Strategic Implications for Manchester United Under INEOS
INEOS’s summer transfer flexibility is constrained, with net spend limited by PSR headroom and liquidity needs. Confirmed compliance allows £100-150 million gross spending, but £238 million short-term payables necessitate offsets via sales. Player sales are likely necessary, as evidenced by £48.2 million profits from disposals in H1 2026.
Failure to qualify for Champions League could slash plans by £80-100 million, forcing more sales or deferred deals, per revenue impact estimates. INEOS aims for £800 million+ revenue by 2028, prioritizing infrastructure like Old Trafford regeneration.

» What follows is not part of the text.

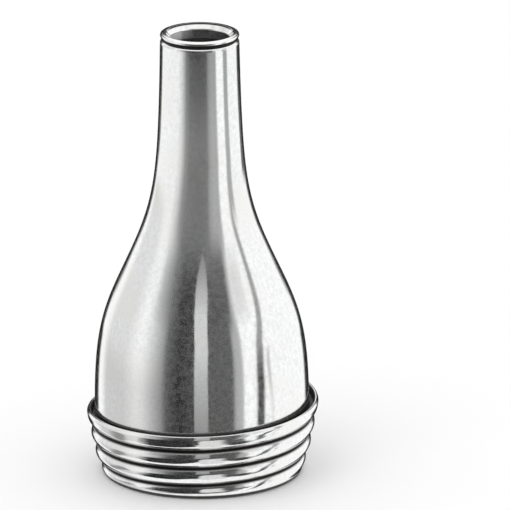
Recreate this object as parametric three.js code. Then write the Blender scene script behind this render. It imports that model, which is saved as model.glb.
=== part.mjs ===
// Ear speculum of plated sheet metal: a spun funnel with a turned ring at its
// small end, soldered into a rolled screw collar at its wide end.
// Millimetres, +Z up. The origin is the centre of the flat base rim, the thread's
// axis is +Z, and the front of the object faces -Y.
import * as THREE from "three";
import { mergeVertices } from "three/addons/utils/BufferGeometryUtils.js";

// ---------------------------------------------------------------- dimensions
const SIDES = 48; // facets round the axis, the same on every piece so that walls nest

// Small end
const TOTAL_HEIGHT = 38.0;
const BORE_R = 2.5; // clear bore of the tip ring, 5 mm across
const TIP_R = 3.29; // outside of the tip ring
const TIP_RING_EDGE_Z = 37.81; // where the ring's bead is widest
const STEM_R = 3.18; // the ring between the neck's end and the bead
const SPIGOT_BOTTOM_Z = 36.5; // how far the ring's spigot reaches down the neck
const SPIGOT_R = 2.885; // outside of that spigot
const NECK_END_Z = 37.49; // upper end of the neck's wall
const NECK_END_BORE_R = 2.91;
const NECK_SHOULDER = 0.35; // rounding of the neck's end

// Funnel wall
const WALL = 0.38;
const JOINT_R = 8.5; // outside of the stepped-in lower end, inside the collar
const JOINT_BOTTOM_Z = 3.85;
const STEP_LOW_Z = 5.26; // the step from the joint up to the full bell
const STEP_HIGH_Z = 5.46;
const BELL_R = 8.97;

// [height, outer radius] of the bell and neck
const BELL_AND_NECK = [
  [STEP_HIGH_Z, BELL_R],
  [7.2, 8.965],
  [9.0, 8.89],
  [10.6, 8.76],
  [12.0, 8.56],
  [13.2, 8.29],
  [14.4, 7.93],
  [15.6, 7.46],
  [17.0, 6.83],
  [18.4, 6.18],
  [19.8, 5.55],
  [21.2, 4.98],
  [22.6, 4.51],
  [24.0, 4.16],
  [25.4, 3.905],
  [27.0, 3.715],
  [29.0, 3.56],
  [32.0, 3.425],
  [34.8, 3.345],
  [37.1, 3.3],
];

// Screw collar: single-start right-hand rounded thread on a narrowing wall
const PITCH = 1.6;
const THREAD_DEPTH = 0.46;
const TOP_ROOT_Z = 4.42; // the groove under the top ridge, at the front
const LIP_Z = 5.85; // the lip's edge, at the front
const COLLAR_WALL = 0.38;
const LIP_CURL = 0.2; // how far the outside turns in at the lip
const LIP_CURL_HEIGHT = 0.36;
const BASE_OUTER_R = 8.2; // flat base rim
const BASE_INNER_R = 7.86;
const LIP_HALF_SPAN = (115 * Math.PI) / 180; // the lip follows the thread this far each side of the front
// [height, crest radius] from the base up
const CRESTS = [
  [0.0, 8.32],
  [0.3, 8.42],
  [0.65, 8.56],
  [1.1, 8.75],
  [1.6, 8.92],
  [3.1, 9.24],
  [4.6, 9.53],
  [6.3, 9.82],
];

// Solder in the pocket between the two
const SOLDER_TOP = 0.52; // below the lip's edge
const SOLDER_BOTTOM = 1.1;
const CLEARANCE = 0.02; // between neighbouring surfaces

// ------------------------------------------------------------------- helpers
const clamp01 = (x) => Math.min(1, Math.max(0, x));
const smooth = (a, b, x) => {
  const t = clamp01((x - a) / (b - a));
  return t * t * (3 - 2 * t);
};

// straight interpolation in a rising [x, y] table
function table(rows, x) {
  if (x <= rows[0][0]) return rows[0][1];
  for (let i = 1; i < rows.length; i++) {
    const [x0, y0] = rows[i - 1],
      [x1, y1] = rows[i];
    if (x <= x1) return y0 + ((y1 - y0) * (x - x0)) / (x1 - x0);
  }
  return rows[rows.length - 1][1];
}

// A closed ring about +Z from rows of [radius, height], each a number or a
// function of the angle. The angle is 0 at the front (-Y) and grows towards +X.
function ring(rows) {
  const loop = [...rows, rows[0]];
  const geometry = new THREE.LatheGeometry(
    loop.map(() => new THREE.Vector2(1, 0)),
    SIDES,
  );
  const p = geometry.getAttribute("position");
  for (let i = 0; i <= SIDES; i++) {
    const turn = ((i % SIDES) * 2 * Math.PI) / SIDES;
    const angle = turn > Math.PI ? turn - 2 * Math.PI : turn;
    loop.forEach((row, j) => {
      const h = typeof row[1] === "function" ? row[1](angle) : row[1];
      const r = typeof row[0] === "function" ? row[0](angle, h) : row[0];
      p.setXYZ(
        i * loop.length + j,
        r * Math.sin(angle),
        h,
        r * Math.cos(angle),
      );
    });
  }
  geometry.deleteAttribute("normal");
  geometry.deleteAttribute("uv");
  geometry.rotateX(Math.PI / 2); // the lathe's own axis, Y, becomes +Z
  const merged = mergeVertices(geometry, 1e-3);
  merged.computeVertexNormals();
  return merged;
}

function piece(name, geometry, color, roughness, metalness) {
  const mesh = new THREE.Mesh(
    geometry,
    new THREE.MeshStandardMaterial({ color, roughness, metalness }),
  );
  mesh.name = name;
  return mesh;
}

// ------------------------------------------------------------- collar shapes
const rootLine = (a) => TOP_ROOT_Z + (PITCH * a) / (2 * Math.PI);

// The lip's edge climbs with the thread round the front and comes down again
// across the back, where the thread's end runs out.
function lipEdge(a) {
  if (Math.abs(a) <= LIP_HALF_SPAN) return LIP_Z + (PITCH * a) / (2 * Math.PI);
  const rise = (PITCH * LIP_HALF_SPAN) / (2 * Math.PI);
  const span = 2 * (Math.PI - LIP_HALF_SPAN);
  const behind = a > 0 ? a : a + 2 * Math.PI;
  const t = (behind - LIP_HALF_SPAN) / span;
  const slope = (PITCH / (2 * Math.PI)) * span;
  const h00 = 2 * t ** 3 - 3 * t ** 2 + 1,
    h10 = t ** 3 - 2 * t ** 2 + t,
    h01 = -2 * t ** 3 + 3 * t ** 2,
    h11 = t ** 3 - t ** 2;
  return (
    h00 * (LIP_Z + rise) + h10 * slope + h01 * (LIP_Z - rise) + h11 * slope
  );
}

// the thread's own surface, before the lip turns in
function threadSurface(a, z) {
  const turns = (z - rootLine(a)) / PITCH;
  const t = turns - Math.floor(turns);
  const groove = 1 - Math.pow(Math.sin(Math.PI * t), 0.9);
  const below = lipEdge(a) - z;
  const depth =
    THREAD_DEPTH * smooth(0.1, 0.75, z) * smooth(0.45, 1.15, below);
  return table(CRESTS, z) - depth * groove;
}

function collarOuter(a, z) {
  const below = lipEdge(a) - z;
  const curl = LIP_CURL * clamp01(1 - below / LIP_CURL_HEIGHT) ** 2;
  return threadSurface(a, z) - curl;
}

const collarInner = (a, z) => threadSurface(a, z) - COLLAR_WALL;

// ------------------------------------------------------------- funnel shapes
const funnelOuter = (z) =>
  z <= STEP_LOW_Z
    ? JOINT_R
    : z < STEP_HIGH_Z
      ? JOINT_R +
        ((BELL_R - JOINT_R) * (z - STEP_LOW_Z)) / (STEP_HIGH_Z - STEP_LOW_Z)
      : table(BELL_AND_NECK, z);

// --------------------------------------------------------------------- parts
const speculum = new THREE.Group();
const CHROME = 0xd4d6d8;

// Funnel: outside from the joint up to the neck's end, then back down inside.
{
  const outside = [
    [JOINT_R - 0.06, JOINT_BOTTOM_Z],
    [JOINT_R, JOINT_BOTTOM_Z + 0.08],
    [JOINT_R, STEP_LOW_Z],
    ...BELL_AND_NECK.map(([z, r]) => [r, z]),
    ...[30, 60, 90].map((deg) => {
      const t = (deg * Math.PI) / 180;
      return [
        3.3 - NECK_SHOULDER * (1 - Math.cos(t)),
        NECK_END_Z - NECK_SHOULDER * (1 - Math.sin(t)),
      ];
    }),
  ];
  const inside = [
    [NECK_END_BORE_R, NECK_END_Z],
    [NECK_END_BORE_R, 37.0],
    ...[34.8, 29, 25.4, 22.6, 19.8, 17, 14.4]
      .map((z) => {
        const slope = (funnelOuter(z + 0.7) - funnelOuter(z - 0.7)) / 1.4;
        return [funnelOuter(z) - WALL * Math.sqrt(1 + slope * slope), z];
      }),
    [8.55 - WALL, 12.0],
    [8.88 - WALL, 9.0],
    [BELL_R - WALL, 7.2],
    [BELL_R - WALL, STEP_HIGH_Z + 0.1],
    [JOINT_R - WALL, STEP_LOW_Z - 0.06],
    [JOINT_R - WALL, JOINT_BOTTOM_Z],
  ];
  speculum.add(
    piece("funnel_shell", ring([...outside, ...inside]), CHROME, 0.12, 1),
  );
}

// Tip ring: a rounded bead over the neck's end, on a stem and a spigot inside
// the neck. Its inner edge is countersunk.
{
  const bead = (deg) => [
    TIP_R - 0.17 + 0.17 * Math.cos((deg * Math.PI) / 180),
    TIP_RING_EDGE_Z + 0.17 * Math.sin((deg * Math.PI) / 180),
  ];
  speculum.add(
    piece(
      "tip_ring",
      ring([
        [BORE_R + 0.12, SPIGOT_BOTTOM_Z],
        [SPIGOT_R, SPIGOT_BOTTOM_Z],
        [SPIGOT_R, NECK_END_Z + 0.03],
        [STEM_R, NECK_END_Z + 0.03],
        [STEM_R, TIP_RING_EDGE_Z - 0.14],
        ...[-50, -10, 30, 80].map(bead),
        [3.03, TOTAL_HEIGHT - 0.01],
        [2.86, TOTAL_HEIGHT],
        [2.81, TOTAL_HEIGHT - 0.02],
        [BORE_R + 0.012, 37.56],
        [BORE_R, 37.46],
        [BORE_R, SPIGOT_BOTTOM_Z + 0.3],
      ]),
      CHROME,
      0.12,
      1,
    ),
  );
}

// Screw collar: outside from the base rim up to the lip, then back down inside.
{
  const level = (k, n) => (a) => 0.16 + ((lipEdge(a) - 0.3 - 0.16) * k) / n;
  const rows = [
    [BASE_OUTER_R, 0],
    [(a, z) => collarOuter(a, z) - 0.02, 0.06],
  ];
  const OUT = 23,
    IN = 14;
  for (let k = 0; k <= OUT; k++) rows.push([collarOuter, level(k, OUT)]);
  rows.push([collarOuter, (a) => lipEdge(a) - 0.16]);
  rows.push([(a, z) => collarOuter(a, z) - 0.01, (a) => lipEdge(a) - 0.06]);
  rows.push([
    (a, z) => (collarOuter(a, z) + collarInner(a, z)) / 2,
    (a) => lipEdge(a),
  ]);
  rows.push([(a, z) => collarInner(a, z) + 0.02, (a) => lipEdge(a) - 0.06]);
  for (let k = IN; k >= 0; k--) rows.push([collarInner, level(k, IN)]);
  rows.push([BASE_INNER_R, 0]);
  speculum.add(piece("screw_collar", ring(rows), CHROME, 0.14, 1));
}

// Solder: fills the pocket between funnel and collar below the open groove.
{
  const at = (share) => (a) =>
    lipEdge(a) - SOLDER_BOTTOM + (SOLDER_BOTTOM - SOLDER_TOP) * share;
  const out = (a, z) => collarInner(a, z) - 4 * CLEARANCE; // clears the collar's flat facets
  const inn = (a, z) => funnelOuter(z + 0.21) + CLEARANCE; // clears the step's corner
  const share = [0, 0.33, 0.67, 1];
  speculum.add(
    piece(
      "solder_ring",
      ring([
        ...share.map((s) => [out, at(s)]),
        [(a, z) => (out(a, z) + inn(a, z)) / 2, (a) => at(1)(a) - 0.04],
        ...share.toReversed().map((s) => [inn, at(s)]),
      ]),
      0x8d8a84,
      0.45,
      1,
    ),
  );
}

export default speculum;
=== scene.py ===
"""Looks of the ear speculum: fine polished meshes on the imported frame, a pale floor and soft studio light.

Lengths below are in millimetres and are turned into metres when a mesh is made.
Angles are measured from the front of the object (-Y) towards its right (+X).
"""

import math

import bpy
import numpy as np
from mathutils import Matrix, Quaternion, Vector


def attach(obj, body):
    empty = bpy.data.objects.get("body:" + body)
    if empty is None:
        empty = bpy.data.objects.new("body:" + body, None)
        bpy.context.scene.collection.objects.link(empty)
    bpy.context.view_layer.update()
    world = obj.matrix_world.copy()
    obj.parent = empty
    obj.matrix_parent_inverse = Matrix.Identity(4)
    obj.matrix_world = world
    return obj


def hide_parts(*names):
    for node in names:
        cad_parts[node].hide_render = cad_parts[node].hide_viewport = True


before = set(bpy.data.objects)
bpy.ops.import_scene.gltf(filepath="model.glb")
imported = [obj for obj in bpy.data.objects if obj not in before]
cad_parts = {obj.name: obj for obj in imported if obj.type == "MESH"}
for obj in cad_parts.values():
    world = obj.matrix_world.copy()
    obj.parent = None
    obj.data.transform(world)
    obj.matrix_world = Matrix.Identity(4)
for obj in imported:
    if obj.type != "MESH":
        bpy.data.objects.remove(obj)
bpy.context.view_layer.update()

MM = 0.001
TAU = 2 * math.pi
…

Manchester United Risk Assessment: Scenarios and Outlook
In the best-case scenario securing Champions League revenue could surge 15-20%, enabling £200 million+ transfer budgets and debt servicing ease, with adjusted EBITDA exceeding £200 million. Liquidity improves, supporting INEOS investments.
Worst-case no Europe exacerbates revenue dips to sub-£600 million, risking PSR breaches and forced sales, with debt costs eroding profits.
Over 3-5 years, the outlook is cautiously positive if on-pitch results align, with UEFA rules capping excesses. Revenue growth to £800 million by 2028 could reduce leverage ratios, but persistent debt and wage pressures pose risks if performance falters.
Manchester United is financially stable but highly leveraged, with data from 2026 filings showing improved profitability yet vulnerability to missed targets. Without consistent European revenue, genuine risk emerges, demanding disciplined management to avoid Barcelona-like constraints.